After the clear is done on all buckets, the coordinator will send a new message to all servers(including accessor) to trigger listeners and notify clients. Upon receiving this new message (PRClearNotificationMessage), the servers will invoke the cache listener (if present) and notify the client queue if the server hosts a client queue.
Challenges:
In this approach, it could so happen that after a clear is finished on a primary bucket (say B1), while clear is still in progress on other primary buckets, A cache op on B1 could trigger Cache Listener invocation and client notification event, before the clear callback is performed, thus changing the ordering of the notification and client out of sync with server.
Solution to address the issue:
Solution 1:
- Take local clear lock (to avoid multiple thread staring clear on same node)
- Take distributed lock (to avoid concurrent clear in the cluster)
The following steps are the new changes from initial RFC
Check if the PR has clients interested in it (interests and CQs) and has listeners:
If has:
- Take a clear-write lock on all primary buckets, local and remote (sending messages to all the remote nodes hosting the PR).
The co-ordinator will become the write lock manager on all primary buckets
This blocks any cache operation on that PR.
- On each node, perform a primary bucket clear, invoke cache listener and add event into the client queue (if exists).
- Release the clear-write lock, local and remote by sending the message.
If not:
- Do local primary buckets clear by taking clear-write locks locally.
- Send a clear message to all the nodes hosting PR. Remote nodes will clear the owning primary bucket regions by taking clear-write locks locally.
In this case the coordinator node doesn’t manage locks on local and remote primary buckets.
Cache operations are not blocked on PR level, only at bucket region level.
Assumption:
This approach blocks any cache operation during PR clear, when the PR has cache listeners or interested clients. The assumption here is the clear will be called mostly when there is no major activity in that region. As the clear is done by calling map.clear (non off-heap), the clear op won’t be clocking the ops for a long time (we will do benchmark/measurement with this).
Pros:
Adding/supporting messages at each task.
Blocks all the cache ops, ordering of the listener and client events are maintained.
Risk:
All the cache ops are blocked on that PR till clear is completed.
Increased complexity. Need to address scenarios like:
- The coordinator node departs before releasing the primary bucket lock that was taken.
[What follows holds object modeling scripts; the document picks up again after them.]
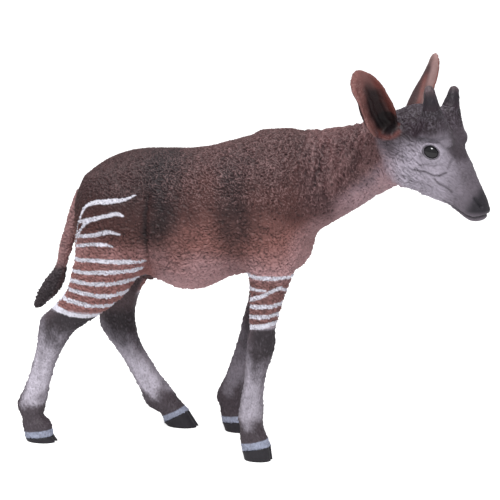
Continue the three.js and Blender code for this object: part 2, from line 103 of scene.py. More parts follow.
# Limb and tail stations: back x, z, front x, z, y, half width.
HIND_RIGHT = [
    (-38.6, 60.4, -25.5, 60.4, -6.0, 3.6),
    (-39.9, 56.0, -23.4, 56.0, -6.9, 5.4),
    (-40.0, 50.4, -23.4, 49.8, -7.6, 6.3),
    (-40.1, 45.4, -23.8, 44.4, -8.1, 6.2),
    (-40.6, 41.6, -24.8, 40.6, -8.5, 5.8),
    (-41.4, 38.2, -26.7, 38.2, -8.8, 5.1),
    (-42.3, 35.3, -28.2, 35.6, -9.0, 4.4),
    (-44.2, 32.5, -31.6, 32.2, -9.2, 3.7),
    (-46.6, 30.2, -35.6, 29.2, -9.4, 3.2),
    (-48.8, 28.1, -38.8, 27.0, -9.6, 2.9),
    (-49.3, 25.6, -41.2, 25.2, -9.7, 2.7),
    (-49.8, 22.1, -43.3, 22.0, -9.8, 2.45),
    (-50.6, 18.9, -45.2, 18.6, -9.9, 2.2),
    (-51.6, 15.1, -46.5, 14.7, -10.1, 2.15),
    (-52.9, 11.7, -47.3, 11.5, -10.3, 2.3),
    (-54.4, 8.5, -47.9, 8.7, -10.5, 2.6),
    (-54.4, 6.6, -48.3, 6.6, -10.6, 2.55),
    (-53.5, 4.9, -48.6, 5.2, -10.7, 2.3),
    (-53.4, 3.6, -47.6, 4.4, -10.7, 2.45),
    (-53.2, 2.5, -46.8, 3.3, -10.7, 2.7),
]
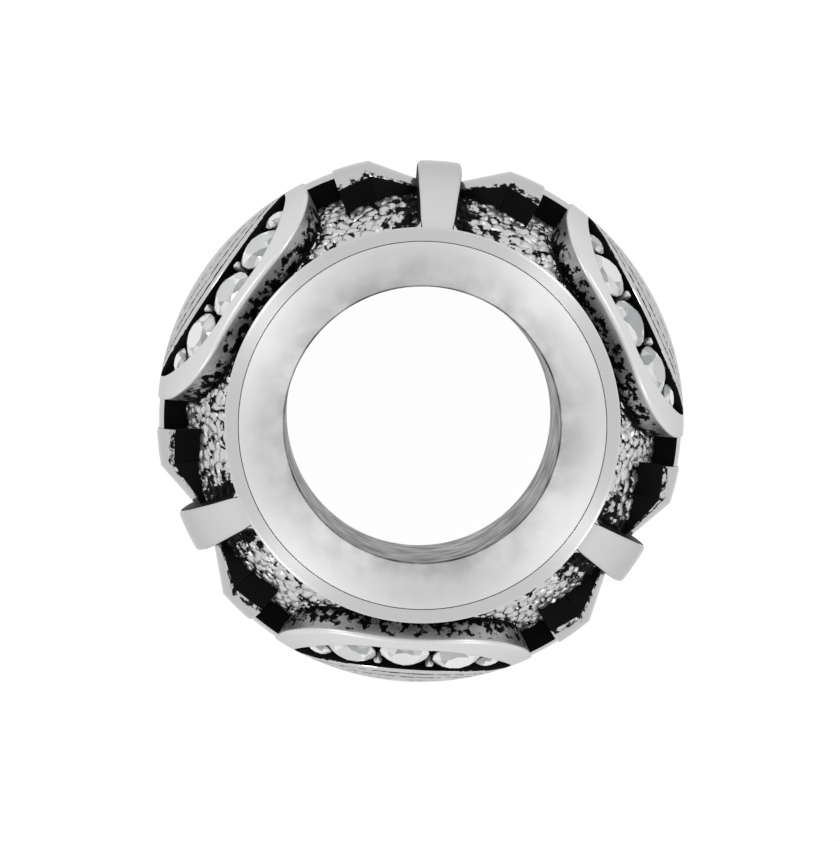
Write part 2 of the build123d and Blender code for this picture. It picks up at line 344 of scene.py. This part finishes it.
def closed_rings(rings):
    """Points and faces of a solid like a bent tube: each ring joins the next, and the last the first."""
    rows, around = rings.shape[:2]
    faces = []
    for i in range(rows):
        j = (i + 1) % rows
        for k in range(around):
            m = (k + 1) % around
            faces.append((i * around + k, i * around + m, j * around + m, j * around + k))
    return rings.reshape(-1, 3), faces


def capped_rings(rings):
    """Points and faces of a solid whose rings join in a row, with a face over each end."""
    rows, around = rings.shape[:2]
    points, faces = closed_rings(rings)
    faces = faces[: (rows - 1) * around]
    faces.append(tuple(range(around)))
    faces.append(tuple((rows - 1) * around + k for k in range(around)))
    return points, faces


def block(top, feet):
    """Points and faces of a solid under a grid of points, with feet under its first and last rows."""
    columns, rows = top.shape[:2]
    points = np.concatenate((top.reshape(-1, 3), feet.reshape(-1, 3)))
    foot = columns * rows
    faces = []
    for i in range(columns - 1):
        for j in range(rows - 1):
            a = i * rows + j
            faces.append((a, a + rows, a + rows + 1, a + 1))
        first, last = i * rows, i * rows + rows - 1
        low, high = foot + 2 * i, foot + 2 * i + 1
        faces.append((first, first + rows, low + 2, low))
        faces.append((last, last + rows, high + 2, high))
        faces.append((low, low + 2, high + 2, high))
    for i in (0, columns - 1):
        faces.append((*range(i * rows, (i + 1) * rows), foot + 2 * i + 1, foot + 2 * i))
    return points, faces


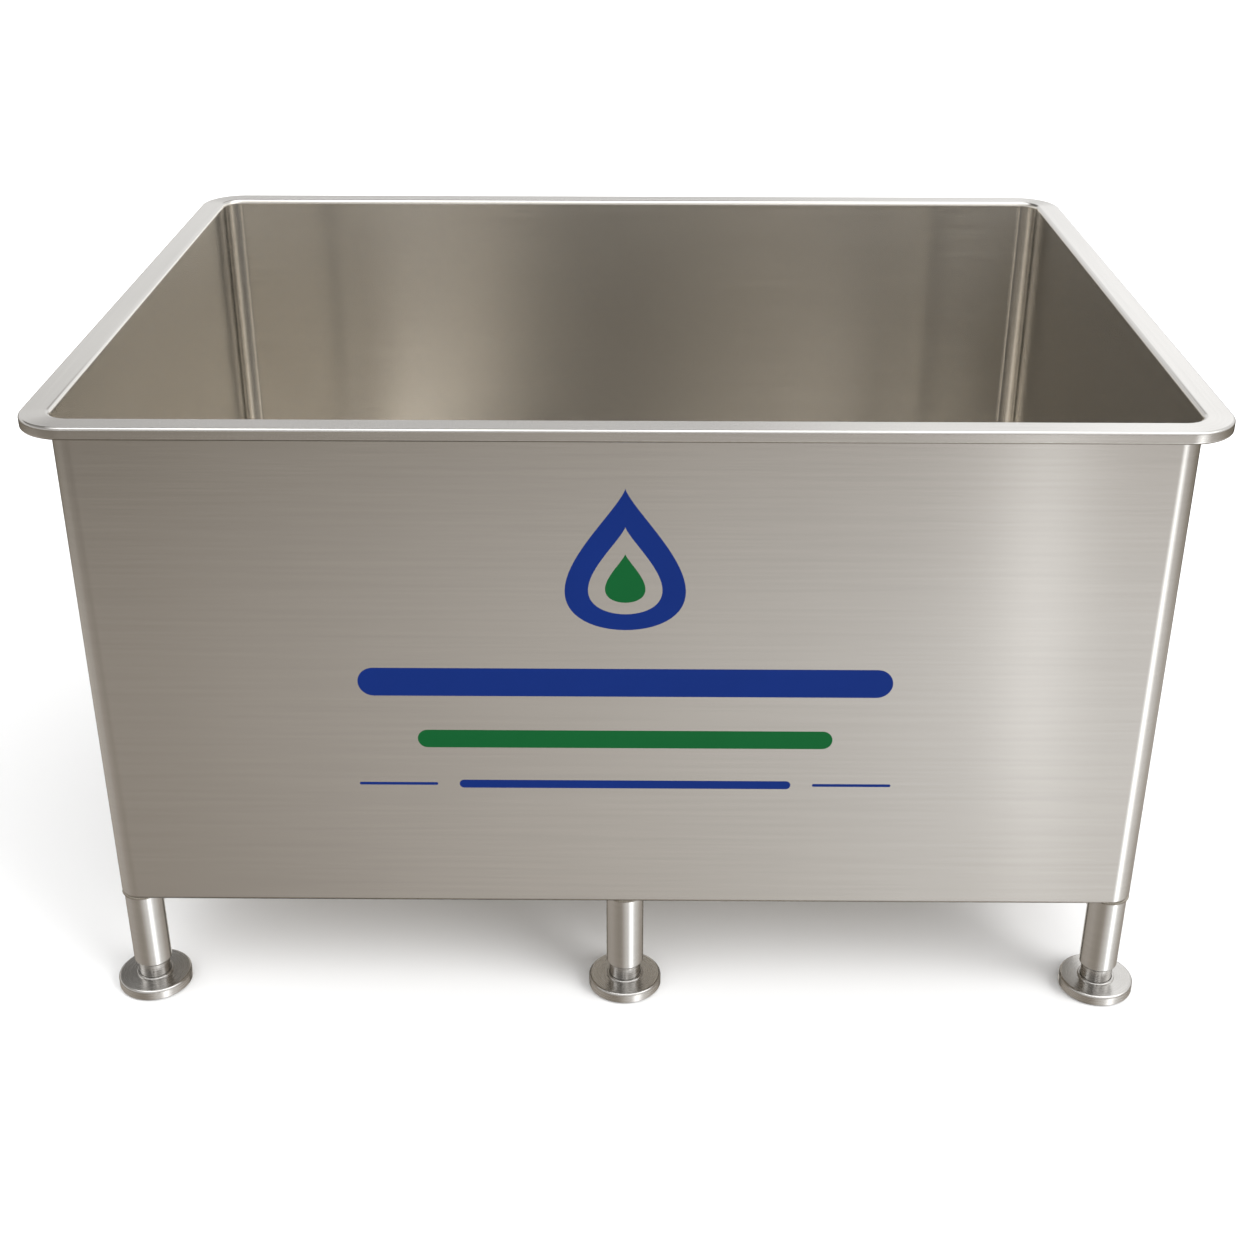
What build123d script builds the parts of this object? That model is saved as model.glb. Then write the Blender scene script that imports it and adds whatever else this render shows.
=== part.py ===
from build123d import *
import os

# Open bulk milk tank in single-skin stainless sheet, on six screw-adjustable feet.
# Millimetres. Origin on the floor under the middle of the rim, +X along the length, +Z up, front towards -Y.

# ---- driving dimensions -------------------------------------------------------------------------------

LENGTH = 1440.0             # over the rim, along X
WIDTH = 1118.0              # over the rim, along Y
BODY_HEIGHT = 690.0         # underside of the tub to rim top
CLEARANCE = 156.0           # floor to the underside of the tub

SHEET = 2.5                 # tub, rim and floor sheet
WALL_CORNER_R = 30.0        # outer radius of the tub's upright corners
FLOOR_BEND_R = 2.5          # inner radius of the fold along the floor's edge
FLOOR_UPSTAND = 20.0        # height of the floor's upturned edge

RIM_FLANGE = 34.5           # from the wall's outer face to the rim's outer face
RIM_LIP = 15.7              # height of the rim's outer face
RIM_HEM = 9.0               # width of the lip's inward return
RIM_LEG = 20.0              # height of the rim's inner leg, down to the wall's top edge
RIM_LEG_BEND_R = 4.0        # inner radius of the fold between the inner leg and the top flat
RIM_LIP_BEND_R = 1.1        # the same between the top flat and the lip
RIM_HEM_BEND_R = 0.7        # the same between the lip and its return

FLOOR_MARGIN = 70.0         # flat border of the floor outside its falls
FLOOR_FALL = 22.0           # from the border down to the outlet
SUMP_LAND = 16.6            # flat round seat about the outlet tube
OUTLET_X = 330.0
OUTLET_Y = 120.0

PIPE_OD = 50.8              # 2 in. dairy tube
PIPE_WALL = 1.65
BEND_R = 50.8               # centre line of the outlet bend
BEND_STUB = 3.0             # straight tube above the bend
OUTLET_SETBACK = 14.0       # outlet's free end, inside the rim's rear edge
OUTLET_TAIL = 115.0         # outlet's free end, behind the middle of the butterfly valve

CHANNEL_WIDTH = 40.0
CHANNEL_HEIGHT = 36.0
CHANNEL_SHEET = 3.0

LEG_SETBACK = 2.6           # leg inside the wall's outer face
LEG_OD = 50.8
LEG_WALL = 2.0
LEG_LIP = 4.3               # height of the spun lip at the leg's mouth
LEG_CHAMFER = 3.0
FOOT_GAP = 19.2             # leg's lower end above the foot's ring

SLEEVE_ROOM = 2.05          # radial, between the foot's sleeve and the leg's bore
SLEEVE_TOP_GAP = 20.0       # sleeve's top below the plug in the leg, which limits how far the foot screws in
SLEEVE_THREAD = 30.0        # threaded length at the sleeve's top
SLEEVE_FLOOR = 10.0         # solid end under the sleeve's bore, above the foot's top face
FLANGE_LEDGE = 2.65         # sleeve's flange beyond the sleeve, held in the foot
FLANGE_HEIGHT = 5.7
STUD_D = 24.0               # pitch cylinder of the screw
PLUG_HEIGHT = 24.0
STUD_CLEARANCE = 4.3        # stud's tip above the leg's lower end

DISC_D = 100.0
DISC_TOP = 16.0             # foot's top face above the floor
DISC_BEVEL = 4.0
RING_LAND = 1.0             # foot's ring beyond the sleeve's flange
RING_HEIGHT = 2.5
PAD_RIM = 4.0               # steel round the rubber pad
PAD_HEIGHT = 5.0
PAD_PROUD = 1.6             # rubber showing under the steel

SLIDE_GAP = 0.3             # between a turning or sliding piece and what it passes
THREAD_GAP = 0.06           # radial, between stud and sleeve
THREAD_RELIEF = 1.5         # radial, below the sleeve's thread
STEM_GAP = 0.05             # radial, between valve stem and its holes

VALVE_BORE_STEP = 0.5       # radial, valve's bore over the tube's
VALVE_FLANGE_LAND = 11.0    # flange beyond the seal
VALVE_FLANGE = 11.0         # each body half's flange, along the pipe
VALVE_NECK = 18.0           # each body half's weld neck
VALVE_BOSS_R = 11.0
VALVE_BOSS_RISE = 6.0       # boss above the flange
SEAL_DEPTH = 7.25           # radial
SEAL_WIDTH = 14.0
SEAL_COVER = 2.0            # steel over the seal, under the stem's boss
DISC_THICKNESS = 5.0
STEM_R = 5.0
STEM_FOOT_DEPTH = 5.0       # lower stem's end below the seal
STEM_END_GAP = 0.5
HANDLE_LENGTH = 120.0
HANDLE_WIDTH = 20.0
HANDLE_THICKNESS = 6.0
HANDLE_HUB_R = 14.0
HANDLE_HUB_HEIGHT = 12.0
BOLT_R = 3.0
BOLT_GAP = 0.3              # radial, in the flange's hole
BOLT_HEAD = 10.0            # across flats
BOLT_HEAD_HEIGHT = 4.0
FERRULE_LAND = 6.6          # clamp flange beyond the tube
FERRULE_FLANGE = 4.0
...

- Making sure no new primary buckets are elected and created during the clear.
- Timeouts while trying to lock/unlock remote primary buckets.
- Non coordinator member getting kicked out during clear.
- Clients retrying the clear operation
Solution 2:
- Take local clear lock (to avoid multiple thread staring clear on same node)
- Take distributed lock (to avoid concurrent clear in the cluster)
- Take lock on all local primary buckets, under the lock invoke listener and add client event.
- Send a clear message to remote nodes hosting the PR; on each remote node take local lock on primary buckets, under the lock invoke listener and add client event.
In this approach the primary bucket locks are held by peer nodes, which hosts the buckets.
With this approach the ordering of events within the node is preserved, but the ordering will not be guaranteed when the events are distributed to the redundant buckets and client queues.
- Say clear is in progress on Node/Peer 1. At the same time a cache op (say put) is performed on Node/Peer 2. When the events are replicated between them, it could so happen, Node1 invokes cache listeners in the order of “clear” and then “put” event, and it will be “put” and “clear” on Node2.
Solution 3:
Similar to RegionDestroy, for any concurrent cache operation during clear, an exception is thrown to the caller.
7 Comments
Gang Yan
for "Test cases", will it be considered to run a test "When PR.clear is on-going, try to create index on value/key"? and another case is "When PR.clear is on-going, try to alter region".
Xiaojian Zhou
We can add the 2 test cases.
Dan Smith
Did you consider just removing all of the entries in the region (using batched removals in a function, perhaps)? It might take a little while, but it wouldn't require much in the way of special logic that might introduce new data inconsistencies.
Xiaojian Zhou
We considered removeAll. There're not only the performance issue. RemoveAll is very different with clear(). It will trigger entry level listeners while clear() will not. It will create new entry version for each entry, while clear will only create one version.
RemoveAll is still there for customer to choose as an alternative. But we need to implement a PR.clear() as formal solution.
Dan Smith
Having a central coordinator that is responsible for sending multiple messages for multiple phases seems potentially error prone - what if the coordinator is killed in the middle of the clear? Seems like it is better to send a single message to the primaries, which will then do the rest.
There is already a lock to pause operations on a region -the BucketAdvisor.primaryMoveWriteLock. If you get that lock, you are guaranteed that there are no write operations in progress on the bucket. That might simplify the logic of clearing the bucket - no need for RVVs, or new distributed locks, or anything else like that.
Anilkumar Gingade
Dan Smith Good points and suggestions...About multiple messages, the idea is leveraging the existing removeAll logic, if we find it harder we will look at the single message (that was one of the option we seriously discussed). About the locking we will consider the the movWrite lock; need to make sure this helps in taking care of inflight operations that are slow to arrive (on secondary).
Xiaojian Zhou
The primaryMoveWriteLock will prevent moving primary bucket (and also sync with on-going operation). So we will employee it. This is what is called "new distributed lock" in the design. However we still need rvvLock, which will synchronize with GII and TX.